Doctor of Philosophy

First Advisor

Eliga H Gould

Abstract

Built in the early 1740s as a combination marketplace and town hall, Boston's Faneuil Hall became famous for its role in the American Revolution, earning it the affectionate nickname "The Cradle of Liberty." This dissertation examines the building as an expression of Boston's evolving political culture and community identity in the eighteenth century. At the time of Faneuil Hall's construction, the seaport was struggling to reconcile its proud Puritan heritage with the demands of an imperial existence as part of the British Empire, a process that provoked controversy. Among the most explosive issues was that of a fixed and regulated marketplace, an innovation which advocates insisted would relieve Boston's economic distress and restore virtue to the community. But critics charged that it ran contrary both to the customs of their ancestors and the interests of ordinary inhabitants. After the dispute resulted in rioting, the cosmopolitan merchant Peter Faneuil proposed a conciliatory, yet still controversial, plan for a building that offered progress while yielding to tradition.
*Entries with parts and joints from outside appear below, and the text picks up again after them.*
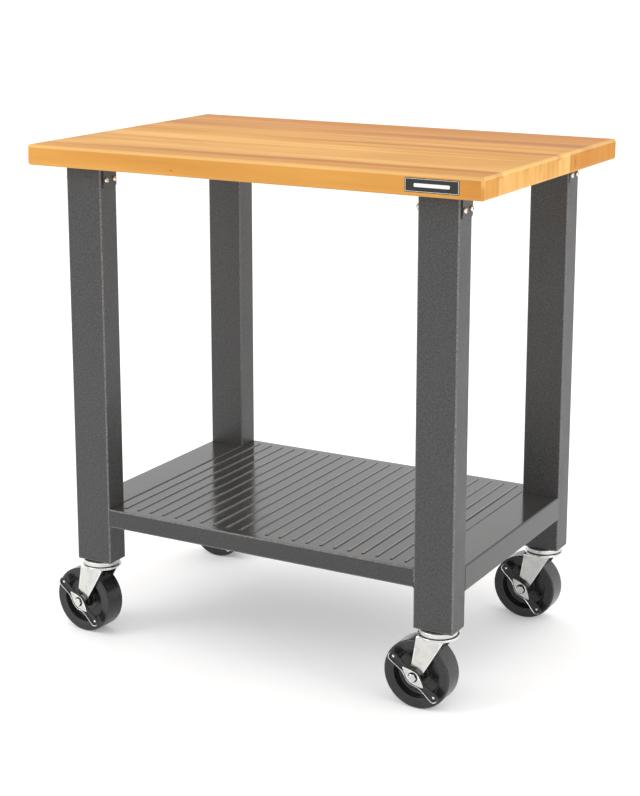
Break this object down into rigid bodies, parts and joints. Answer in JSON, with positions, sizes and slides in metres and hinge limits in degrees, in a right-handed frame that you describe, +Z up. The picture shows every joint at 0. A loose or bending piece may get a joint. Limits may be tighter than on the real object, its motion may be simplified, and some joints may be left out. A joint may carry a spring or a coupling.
{
  "type": "butcher block table",
  "caption": "Rolling work table: thick wood top on rectangular steel tube legs, a ribbed steel lower shelf, and swivel casters with side brake levers.",
  "frame": {"origin": "on the floor, under the middle of the wood top", "axes": "+X along the long side to the right as seen from the front, +Y from the front to the back, +Z up"},
  "size_m": [0.9144, 0.6101, 0.9525],
  "materials": {
    "maple": "clear satin lacquer over laminated staves",
    "frame_paint": "grey hammer-texture powder coat, semi-gloss",
    "zinc": "bright zinc plate",
    "plate": "black, satin",
    "wheel": "moulded black phenolic, glossy",
    "bush": "sintered bronze"
  },
  "bodies": {
    "root": {"tabletop": "maple", "nameplate": "plate", "leg_front_left": "frame_paint", "bracket_front_left": "frame_paint", "bracket_bolt_front_left_a": "zinc", "bracket_bolt_front_left_b": "zinc", "caster_stem_front_left": "zinc", "leg_front_right": "frame_paint", "bracket_front_right": "frame_paint", "bracket_bolt_front_right_a": "zinc", "bracket_bolt_front_right_b": "zinc", "caster_stem_front_right": "zinc", "leg_back_left": "frame_paint", "bracket_back_left": "frame_paint", "bracket_bolt_back_left_a": "zinc", "bracket_bolt_back_left_b": "zinc", "caster_stem_back_left": "zinc", "leg_back_right": "frame_paint", "bracket_back_right": "frame_paint", "bracket_bolt_back_right_a": "zinc", "bracket_bolt_back_right_b": "zinc", "caster_stem_back_right": "zinc", "side_beam_left": "frame_paint", "side_beam_right": "frame_paint", "shelf": "frame_paint", "shelf_screw_left_front": "zinc", "shelf_screw_left_back": "zinc", "shelf_screw_right_front": "zinc", "shelf_screw_right_back": "zinc"},
    "caster_front_left": {"fork_front_left": "zinc", "ball_ring_front_left": "zinc", "bush_front_left": "bush", "axle_bolt_front_left": "zinc", "axle_nut_front_left": "zinc"},
    "wheel_front_left": {"wheel_front_left": "wheel"},
    "brake_front_left": {"brake_lever_front_left": "zinc"},
    "caster_front_right": {"fork_front_right": "zinc", "ball_ring_front_right": "zinc", "bush_front_right": "bush", "axle_bolt_front_right": "zinc", "axle_nut_front_right": "zinc"},
    "wheel_front_right": {"wheel_front_right": "wheel"},
    "brake_front_right": {"brake_lever_front_right": "zinc"},
    "caster_back_left": {"fork_back_left": "zinc", "ball_ring_back_left": "zinc", "bush_back_left": "bush", "axle_bolt_back_left": "zinc", "axle_nut_back_left": "zinc"},
    "wheel_back_left": {"wheel_back_left": "wheel"},
    "brake_back_left": {"brake_lever_back_left": "zinc"},
    "caster_back_right": {"fork_back_right": "zinc", "ball_ring_back_right": "zinc", "bush_back_right": "bush", "axle_bolt_back_right": "zinc", "axle_nut_back_right": "zinc"},
    "wheel_back_right": {"wheel_back_right": "wheel"},
    "brake_back_right": {"brake_lever_back_right": "zinc"}
  },
  "joints": [
    {"name": "swivel_front_left", "type": "hinge", "parent": "root", "child": "caster_front_left", "pos_m": [-0.36, -0.2413, 0.141], "axis": [0, 0, 1], "continuous": true},
    {"name": "spin_front_left", "type": "hinge", "parent": "caster_front_left", "child": "wheel_front_left", "pos_m": [-0.39192, -0.23907, 0.0635], "axis": [0.0698, 0.9976, 0], "continuous": true},
    {"name": "brake_front_left", "type": "hinge", "parent": "caster_front_left", "child": "brake_front_left", "pos_m": [-0.39192, -0.23907, 0.0635], "axis": [0.0698, 0.9976, 0], "range_deg": [-11, 14]},
    {"name": "swivel_front_right", "type": "hinge", "parent": "root", "child": "caster_front_right", "pos_m": [0.36, -0.2413, 0.141], "axis": [0, 0, 1], "continuous": true},
    {"name": "spin_front_right", "type": "hinge", "parent": "caster_front_right", "child": "wheel_front_right", "pos_m": [0.328, -0.2413, 0.0635], "axis": [0, 1, 0], "continuous": true},
    {"name": "brake_front_right", "type": "hinge", "parent": "caster_front_right", "child": "brake_front_right", "pos_m": [0.328, -0.2413, 0.0635], "axis": [0, 1, 0], "range_deg": [-8, 17]},
    {"name": "swivel_back_left", "type": "hinge", "parent": "root", "child": "caster_back_left", "pos_m": [-0.36, 0.2413, 0.141], "axis": [0, 0, 1], "continuous": true},
    {"name": "spin_back_left", "type": "hinge", "parent": "caster_back_left", "child": "wheel_back_left", "pos_m": [-0.392, 0.2413, 0.0635], "axis": [0, 1, 0], "continuous": true},
    {"name": "brake_back_left", "type": "hinge", "parent": "caster_back_left", "child": "brake_back_left", "pos_m": [-0.392, 0.2413, 0.0635], "axis": [0, 1, 0], "range_deg": [-12, 13]},
    {"name": "swivel_back_right", "type": "hinge", "parent": "root", "child": "caster_back_right", "pos_m": [0.36, 0.2413, 0.141], "axis": [0, 0, 1], "continuous": true},
    {"name": "spin_back_right", "type": "hinge", "parent": "caster_back_right", "child": "wheel_back_right", "pos_m": [0.328, 0.2413, 0.0635], "axis": [0, 1, 0], "continuous": true},
    {"name": "brake_back_right", "type": "hinge", "parent": "caster_back_right", "child": "brake_back_right", "pos_m": [0.328, 0.2413, 0.0635], "axis": [0, 1, 0], "range_deg": [-18, 7]}
  ]
}
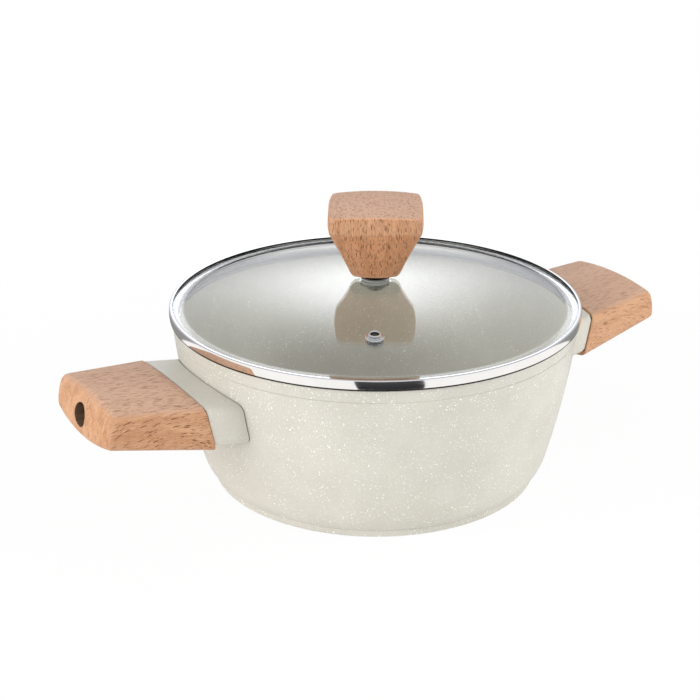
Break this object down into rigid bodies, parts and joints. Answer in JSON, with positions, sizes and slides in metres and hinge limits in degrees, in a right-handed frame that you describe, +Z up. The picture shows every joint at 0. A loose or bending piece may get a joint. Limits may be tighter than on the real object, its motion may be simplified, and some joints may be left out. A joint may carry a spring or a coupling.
{
  "type": "saucepan with glass lid",
  "caption": "Low round pan with a bowed coated wall, wooden side grips and a domed glass lid with a steel band, a steam vent and a cushion-shaped wooden knob.",
  "frame": {"origin": "centre of the underside, in the plane the foot ring stands on", "axes": "+Z up along the pot's axis, +X through the middle of the right grip, the left grip on -X"},
  "size_m": [0.385, 0.246, 0.168],
  "materials": {
    "coating": "satin cream stone-effect coating with fine white specks on cast aluminium",
    "plate_steel": "brushed ferritic steel",
    "grip_wood": "satin beech with short dark flecks",
    "knob_wood": "satin beech with short dark flecks",
    "glass": "clear polished tempered glass",
    "band_steel": "mirror-polished stainless steel",
    "vent_steel": "polished stainless steel",
    "seat_steel": "fine turned stainless steel",
    "fastener_steel": "plain zinc-plated steel",
    "gasket": "matte black silicone",
    "brass": "plain brass"
  },
  "bodies": {
    "pot": {"pot_body": "coating", "induction_plate": "plate_steel", "left_stud": "fastener_steel", "left_bracket": "coating", "left_pad": "gasket", "left_grip": "grip_wood", "left_flat_washer": "fastener_steel", "left_spring_washer": "fastener_steel", "left_screw": "fastener_steel", "right_stud": "fastener_steel", "right_bracket": "coating", "right_pad": "gasket", "right_grip": "grip_wood", "right_flat_washer": "fastener_steel", "right_spring_washer": "fastener_steel", "right_screw": "fastener_steel"},
    "lid": {"lid_glass": "glass", "lid_rim": "band_steel", "vent_eyelet": "vent_steel", "vent_washer": "vent_steel", "knob": "knob_wood", "knob_insert": "brass", "knob_seat": "seat_steel", "knob_gasket_upper": "gasket", "knob_gasket_lower": "gasket", "knob_washer": "fastener_steel", "knob_screw": "fastener_steel"}
  },
  "joints": [
    {"name": "lid_lift", "type": "slide", "parent": "pot", "child": "lid", "axis": [0, 0, 1], "range_m": [0, 0.12]}
  ]
}
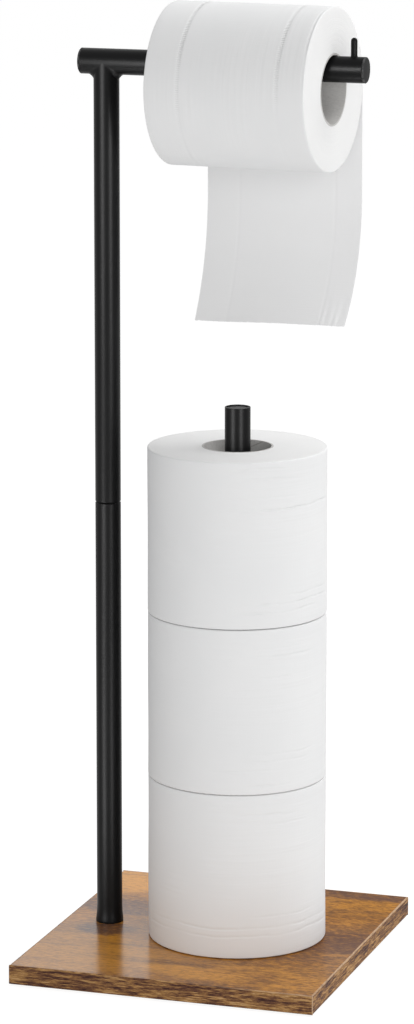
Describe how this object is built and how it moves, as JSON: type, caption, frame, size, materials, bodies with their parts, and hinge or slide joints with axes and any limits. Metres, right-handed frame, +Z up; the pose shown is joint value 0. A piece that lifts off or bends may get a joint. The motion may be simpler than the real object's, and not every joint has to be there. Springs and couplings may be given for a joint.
{
  "type": "toilet roll storage holder",
  "caption": "Free-standing toilet roll holder: a wood-effect board carries a black pole with a side arm for the roll in use, and a post that stores spare rolls.",
  "frame": {"origin": "on the floor under the middle of the base board, at the underside of the foot pads", "axes": "+X runs along the board's front edge to the right, the way the arm points; +Y runs to the back; +Z is up, along the pole"},
  "size_m": [0.195, 0.215, 0.5995],
  "materials": {
    "wood_laminate": "satin",
    "wood_edge_band": "satin",
    "particle_board": "matte",
    "foam_pad": "matte",
    "black_coated_steel": "satin",
    "zinc_plated_steel": "satin",
    "wound_tissue": "matte",
    "tissue_sheet": "matte",
    "core_cardboard": "matte"
  },
  "bodies": {
    "stand": {"base_core": "particle_board", "top_laminate": "wood_laminate", "bottom_laminate": "wood_laminate", "edge_band_front": "wood_edge_band", "edge_band_back": "wood_edge_band", "edge_band_left": "wood_edge_band", "edge_band_right": "wood_edge_band", "foot_pad_front_left": "foam_pad", "foot_pad_front_right": "foam_pad", "foot_pad_back_left": "foam_pad", "foot_pad_back_right": "foam_pad", "base_bolts": "zinc_plated_steel", "base_washers": "zinc_plated_steel", "lower_pole": "black_coated_steel", "lower_pole_foot_insert": "zinc_plated_steel", "lower_pole_top_insert": "zinc_plated_steel", "pole_stud": "zinc_plated_steel", "upper_pole": "black_coated_steel", "upper_pole_insert": "zinc_plated_steel", "arm_tube": "black_coated_steel", "arm_weld": "black_coated_steel", "arm_front_cap": "black_coated_steel", "arm_rear_cap": "black_coated_steel", "stop_pin": "black_coated_steel", "storage_post": "black_coated_steel", "storage_post_insert": "zinc_plated_steel", "storage_post_cap": "black_coated_steel"},
    "hanging_sheet": {"hung_sheet": "tissue_sheet"},
    "hung_roll": {"hung_roll_paper": "wound_tissue", "hung_roll_core": "core_cardboard"},
    "spare_lower": {"spare_lower_paper": "wound_tissue", "spare_lower_core": "core_cardboard"},
    "spare_middle": {"spare_middle_paper": "wound_tissue", "spare_middle_core": "core_cardboard"},
    "spare_upper": {"spare_upper_paper": "wound_tissue", "spare_upper_core": "core_cardboard"}
  },
  "joints": [
    {"name": "hung_roll_slide", "type": "slide", "parent": "stand", "child": "hanging_sheet", "axis": [1, 0, 0], "range_m": [-0.031, 0.0085]},
    {"name": "hung_roll_spin", "type": "hinge", "parent": "hanging_sheet", "child": "hung_roll", "pos_m": [0.02566, 0, 0.54897], "axis": [0.9969, -0.0785, 0], "continuous": true},
    {"name": "spare_lower_lift", "type": "slide", "parent": "stand", "child": "spare_lower", "axis": [0, 0, 1], "range_m": [0, 0.015]},
    {"name": "spare_middle_lift", "type": "slide", "parent": "spare_lower", "child": "spare_middle", "axis": [0, 0, 1], "range_m": [0, 0.015]},
    {"name": "spare_upper_lift", "type": "slide", "parent": "spare_middle", "child": "spare_upper", "axis": [0, 0, 1], "range_m": [0, 0.135], "deforming": ["hung_sheet"]}
  ]
}
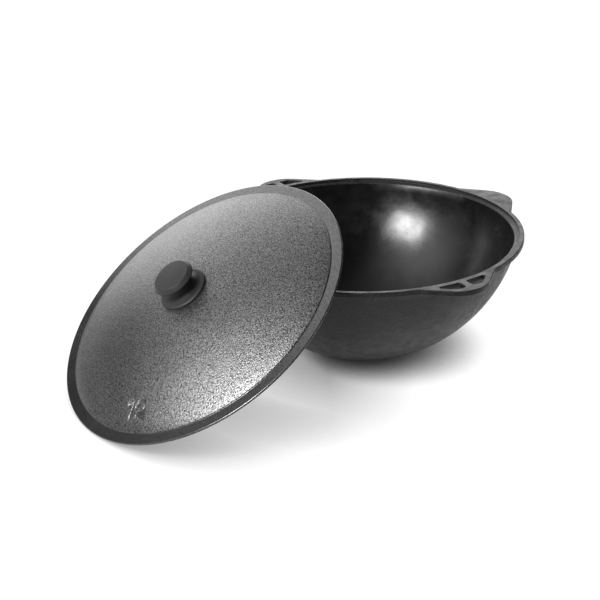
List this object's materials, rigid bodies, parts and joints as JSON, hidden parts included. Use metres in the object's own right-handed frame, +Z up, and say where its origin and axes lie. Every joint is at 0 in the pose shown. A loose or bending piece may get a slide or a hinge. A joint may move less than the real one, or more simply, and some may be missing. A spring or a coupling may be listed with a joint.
{
  "type": "kazan",
  "caption": "Round-bottomed cast-iron cooking cauldron with a flanged rim, flat ears and a domed iron lid with a black moulded knob, the lid leaning on one ear.",
  "frame": {"origin": "bowl axis where it meets the floor, in the middle of the flat foot", "axes": "+Z up along the bowl axis, -Y towards the viewer of the picture, +X to their right; the lid leans on the ear at 211.2 degrees from +X"},
  "size_m": [0.597, 0.5357, 0.2332],
  "materials": {
    "bowl_iron": "oiled as-cast, satin black inside and matt dark grey outside",
    "lid_iron": "oiled sand-cast grain, satin",
    "knob_plastic": "satin black moulded phenolic",
    "insert_brass": "knurled and moulded in",
    "screw_steel": "zinc plated"
  },
  "bodies": {
    "root": {"bowl": "bowl_iron", "lid": "lid_iron", "knob": "knob_plastic", "knob_insert": "insert_brass", "knob_washer": "screw_steel", "knob_screw": "screw_steel"}
  },
  "joints": []
}
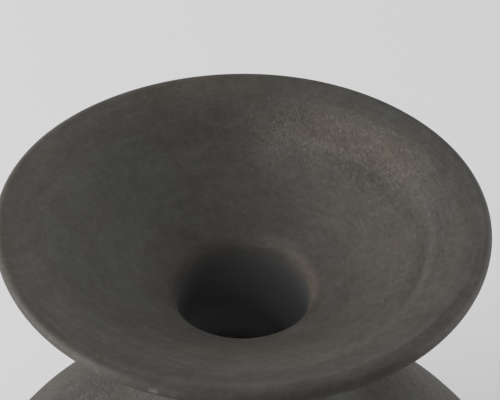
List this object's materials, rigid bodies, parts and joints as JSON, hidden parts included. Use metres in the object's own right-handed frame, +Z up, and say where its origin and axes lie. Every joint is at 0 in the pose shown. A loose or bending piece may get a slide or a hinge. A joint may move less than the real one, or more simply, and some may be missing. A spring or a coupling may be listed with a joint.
{
  "type": "ceramic vase",
  "caption": "Hand-thrown stoneware vase with a wide trumpet rim, narrow throat and round belly on a foot ring, matt dark grey-brown.",
  "frame": {"origin": "centre of the foot ring's underside, where the vase stands", "axes": "+Z up along the vase's axis of turning, X and Y alike round it"},
  "size_m": [0.26, 0.26, 0.29],
  "materials": {
    "stoneware": "matt"
  },
  "bodies": {
    "root": {"vase": "stoneware"}
  },
  "joints": []
}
Named in honor of its donor, Faneuil Hall helped negotiate relations both among locals and between Boston and the larger British Empire after its completion in 1742. The provincial elite attended various public entertainments in the main hall that conveyed their status within the community, and the elegant brick building became an integral part of civil society as the home of the local town meeting and a venue for state celebrations. When the Revolutionary crisis began in the mid-1760s, Faneuil Hall meetings served as a means for the community to assert a loyal opposition and engage in civil disobedience that counteracted the radicalism of street protests.

The character of Faneuil Hall assemblies changed as the imperial crisis deepened, however, blurring the lines between civil and radical resistance to the point where critics considered these meetings the source of sedition in Boston. Royal retribution for the Tea Party in 1773 transformed Boston into a martyr for the sacred cause of liberty and made Faneuil Hall the altar for its sacrifice, after which the building became part of a new national mythology that betrayed its Bostonian origins.